Cultural Brokers and Mediators

Antje Dietze (SFB 1199)

Publication Date

November 2018

Publisher

London: Routledge

Language

English

Type

Book Chapter

Book Title

The Routledge Handbook of Transregional Studies

Editor

Matthias Middell

Pages

pp. 494–502

Additional Information

Abstract

The figure of the cultural broker or mediator has gained remarkable prominence in transregional studies as well as in transnational and global history over the last decades. This chapter gives an overview of research on brokerage and mediation in different transregional and transnational constellations. It turns toward a more general discussion of the different aspects of mediation as a complex field of activity that should not be narrowed down to connection and transmission. Cultural brokers and mediators have also started to play a larger role in transnational and transregional history. Cultural brokers are thus not representations of the other but are figures of interaction in a globally connected modern world as a ‘brokered world’. Mediation has been described as a transitory phase in the entangled development of societies or as a fundamental aspect of cultural relations that is constantly changing its form and function. The different meanings of the term ‘mediation’ stem from varying historical usages and philosophical traditions.

Biographical Note

Dr.

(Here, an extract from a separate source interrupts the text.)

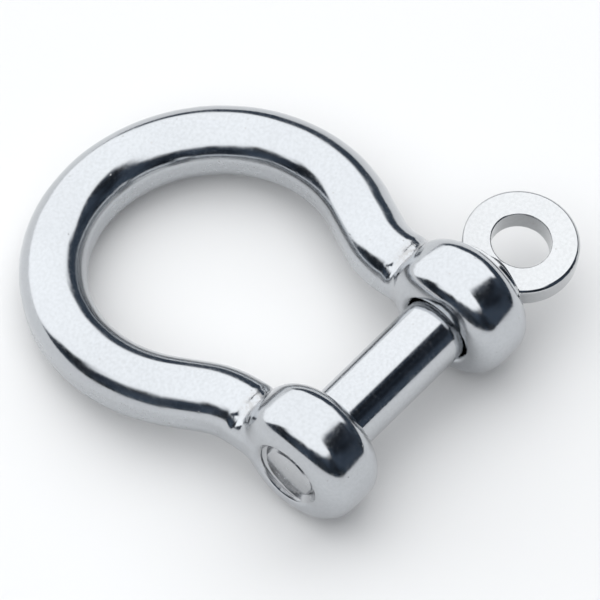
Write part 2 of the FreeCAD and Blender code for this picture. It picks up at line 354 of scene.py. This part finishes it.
def ring_field(p):
    """Distance to the ring and its collar, cut off flat where the shank begins."""
    x, y, z = p.T
    v = y * math.cos(RING_TURN) + z * math.sin(RING_TURN)
    w = z * math.cos(RING_TURN) - y * math.sin(RING_TURN)
    radius = np.hypot(x - RING_CENTRE, v)
    width = (RING_R - RING_HOLE) / 2
    middle = (RING_R + RING_HOLE) / 2
    bevel = np.where(radius > middle, OUTER_BEVEL, INNER_BEVEL)
    ring = bevelled(np.abs(radius - middle) - width, np.abs(w) - RING_HALF, bevel)
    around = np.hypot(y, z)
    cone = (around - COLLAR_R + np.maximum(x - COLLAR_START - COLLAR_LAND, 0) * COLLAR_TAPER) / 2.0
    collar = np.maximum(cone, np.maximum(COLLAR_START - x, x - COLLAR_START - COLLAR_LENGTH))
    collar = np.maximum(collar, around - COLLAR_R)
    return np.maximum(blend(ring, collar, 0.35), COLLAR_START - x)


ring = from_field("ring_head", ring_field, RING_LOW - margin * 0.7, RING_HIGH + margin * 0.7, RING_GRID)

# %% [markdown]
# ## The plain part of the pin
# The shank is turned on a lathe, so its mesh is a profile spun round the pin's
# axis. Small arcs at the ends stand for the broken edges.

# %% Shank mesh
def lathe(name, profile, steps=256):
    """Spins (x, radius) points round the X axis; both ends lie on the axis."""
    rings = profile[1:-1]
    angle = np.arange(steps) * 2 * math.pi / steps
    vertices = [(profile[0][0], 0.0, 0.0)]
    for x, radius in rings:
        vertices += [(x, radius * math.cos(a), radius * math.sin(a)) for a in angle]
    vertices.append((profile[-1][0], 0.0, 0.0))
    faces = []
    for i in range(steps):
        faces.append((0, 1 + (i + 1) % steps, 1 + i))
    for r in range(len(rings) - 1):
        for i in range(steps):
            a = 1 + r * steps + i
            b = 1 + r * steps + (i + 1) % steps
            faces.append((a, b, b + steps, a + steps))
    start = 1 + (len(rings) - 1) * steps
    for i in range(steps):
        faces.append((start + i, start + (i + 1) % steps, len(vertices) - 1))
    obj = make_object(name, vertices, faces)
    obj.data.set_sharp_from_angle(angle=math.radians(32))
    return obj


def corner(x, radius, size, before):
    """Arc points of a rounded outer edge, before or after a cylinder."""
    points = []
    for i in range(6):
        a = math.pi / 2 * i / 5
        if before:
            points.append((x + size - size * math.cos(a), radius - size + size * math.sin(a)))
        else:
            points.append((x - size + size * math.sin(a), radius - size + size * math.cos(a)))
    return points


TIP_ROUND = 0.3
HEAD_ROUND = 0.08
shank_profile = [(SHANK_LOW.x, 0)]
shank_profile += corner(SHANK_LOW.x, BAR_R, TIP_ROUND, True)
shank_profile += [(x, BAR_R) for x in np.linspace(SHANK_LOW.x + 0.5, SHANK_HIGH.x - 0.2, 40)]
shank_profile += corner(SHANK_HIGH.x, BAR_R, HEAD_ROUND, False)
shank_profile += [(SHANK_HIGH.x, 0)]
shank = lathe("pin_plain", shank_profile)

# %% [markdown]
# ## Node trees written as expressions
# Both the threads and the steel need a lot of small sums. A thin class wraps a
# socket, so that adding or multiplying two of them makes the Math node and its
# links. One method makes every other kind of node.

# %% Expression helper
class Value:
    """A float socket that understands arithmetic."""

    def __init__(self, tree, socket):
        self.tree = tree
        self.socket = socket

    def maths(self, operation, *others, swap=False):
        values = [self] + list(others)
        if swap:
            values.reverse()
        node = add(self.tree, "ShaderNodeMath", {"operation": operation}, dict(enumerate(values)))
        return Value(self.tree, node.outputs[0])

    def __add__(self, other):
        return self.maths("ADD", other)

    def __sub__(self, other):
        return self.maths("SUBTRACT", other)

    def __rsub__(self, other):
        return self.maths("SUBTRACT", other, swap=True)

    def __mul__(self, other):
        return self.maths("MULTIPLY", other)

    def __truediv__(self, other):
        return self.maths("DIVIDE", other)

    __radd__ = __add__
    __rmul__ = __mul__

    def low(self, other):
        return self.maths("MINIMUM", other)

    def size(self):
        return self.maths("ABSOLUTE")

    def fade(self, start, end):
        """0 up to start, 1 from end, smooth between."""
        settings = {"interpolation_type": "SMOOTHSTEP"}
        sockets = {"Value": self, "From Min": start, "From Max": end}
        node = add(self.tree, "ShaderNodeMapRange", settings, sockets)
        return Value(self.tree, node.outputs["Result"])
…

Antje Dietze (SFB 1199)

I am a senior researcher in the Collaborative Research Center (SFB 1199) “Processes of Spatialization under the Global Condition”. I teach courses in transnational history and transregional studies at the Global and European Studies Institute, the Institute for the Study of Culture and the Graduate School Global and Area Studies at Leipzig University. In 2014/15, I was a German Academic Exchange Service P.R.I.M.E. research fellow at the Centre canadien d’études allemandes et européennes at Université de Montréal, Canada. My main areas of research include the social and cultural history of Germany, Europe and North America in the 19th and 20th century, entangled histories of Cold War and post-socialist cultures, as well as the transnational history of the cultural economy. My current research project investigates the production and circulation of mass entertainment in North America and Europe from the 1830s to the 1930s.